Why Bitcoin Won't Replace Cash
Get ready for more stupidity on Capitol Hill... What you should know about Facebook's new cryptocurrency... 'Digital gold' vs. 'digital cash'... Why bitcoin won't replace cash... But libra might...
Mr. 'Big Bank,' what are you doing to help?
Congresswoman Maxine Waters glared at the lineup of bank executives...
Waters, who is in her 15th term representing California, serves as the chairwoman of the U.S. House Financial Services Committee. And this past April, she "grilled" the CEOs of the largest U.S. banks at a congressional hearing.
Waters implied that the banks had contributed to the current student-loan crisis. Today, Americans carry about $1.6 trillion in outstanding student debt, and defaults are mounting. During the hearing, Waters asked the CEOs...
What are you guys doing to help us with this student-loan debt? Who would like to answer first? Mr. Moynihan, big bank.
Brian Moynihan, the CEO of Bank of America (BAC), answered that his bank had stopped making student loans around 2007...
Michael Corbat, the CEO of Citigroup (C), said his bank exited student lending in 2009...
Then, Jamie Dimon, the CEO of JPMorgan Chase (JPM), explained to Waters that the government had essentially taken over the student-loan market in 2010 when it cut banks out of the process.

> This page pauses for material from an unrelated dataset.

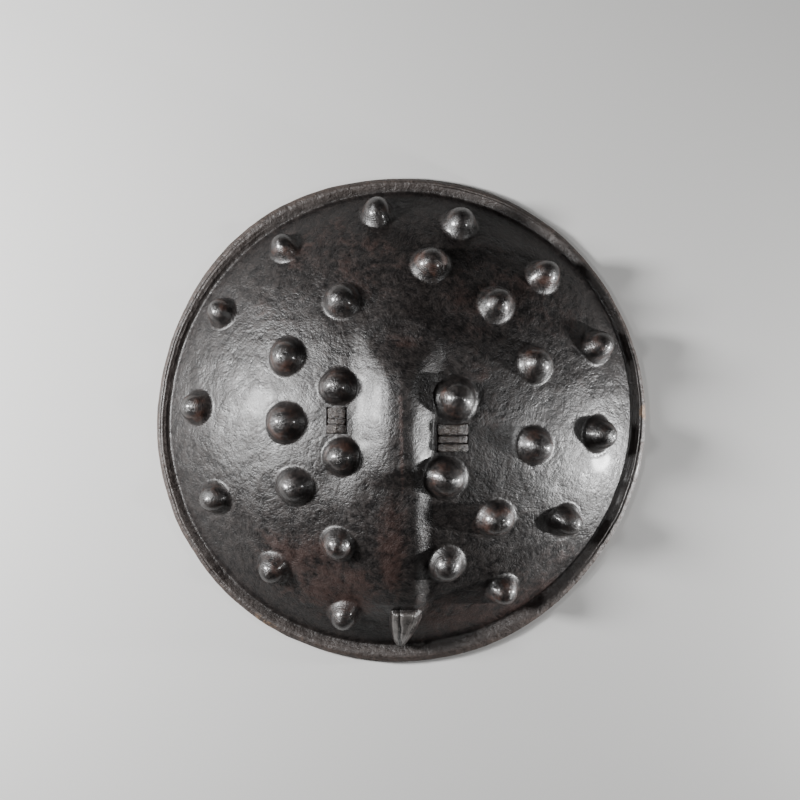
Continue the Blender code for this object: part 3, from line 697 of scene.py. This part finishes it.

In other words, for the past nine years, the government has been solely responsible for extending loans to students...
These are loans that, in many cases, they cannot hope to repay.
And yet, Waters was unaware that the banks under her purview don't offer loans to students anymore.
Quickly realizing her question was dumb, Waters abruptly changed the topic. "Thank you," she said. "What about small business?"
I (Alan Gula) can't help but wonder... If the chairwoman of the House Financial Services Committee is this clueless about banking, how lost will she be with cryptocurrencies?
Facebook (FB) executives will soon find out...
On July 16, they will testify before the U.S. Senate. The following day, they'll have a hearing with Waters and the House Financial Services Committee.
These meetings will take place because lawmakers are concerned about Facebook's recently announced plans for libra, a new cryptocurrency.
Waters has already demanded that Facebook halt development of libra until the government can get a better handle on what it is. As she said on CNBC a couple of weeks ago...
We just can't allow [Facebook] to go to Switzerland with all of its associates and begin to compete with the dollar.
What Waters is saying is complete nonsense. And it confirms that she hasn't done any research on libra.
I've read Facebook's 'white papers' on libra...
And I have to admit, I'm intrigued.
The creators of libra (which include many other firms in addition to Facebook) want to make it as widely accepted as possible. It's intended to be a stable, secure, and global currency.
That's a description we wouldn't associate with bitcoin – the first and most popular cryptocurrency. But again, this is by design.
Whereas bitcoin is like "digital gold," libra promises to be the closest thing yet to "digital cash."
Let me explain...
To start, let's quickly review what makes bitcoin so unique as an asset...
First, bitcoin is "trustless"...
Fiat currencies – like the U.S. dollar, euro, and Japanese yen – are issued and controlled by the government. As a result, you have to trust the government not to debase the currency and cause inflation. (In many emerging markets, like Venezuela, that risk has proven real.)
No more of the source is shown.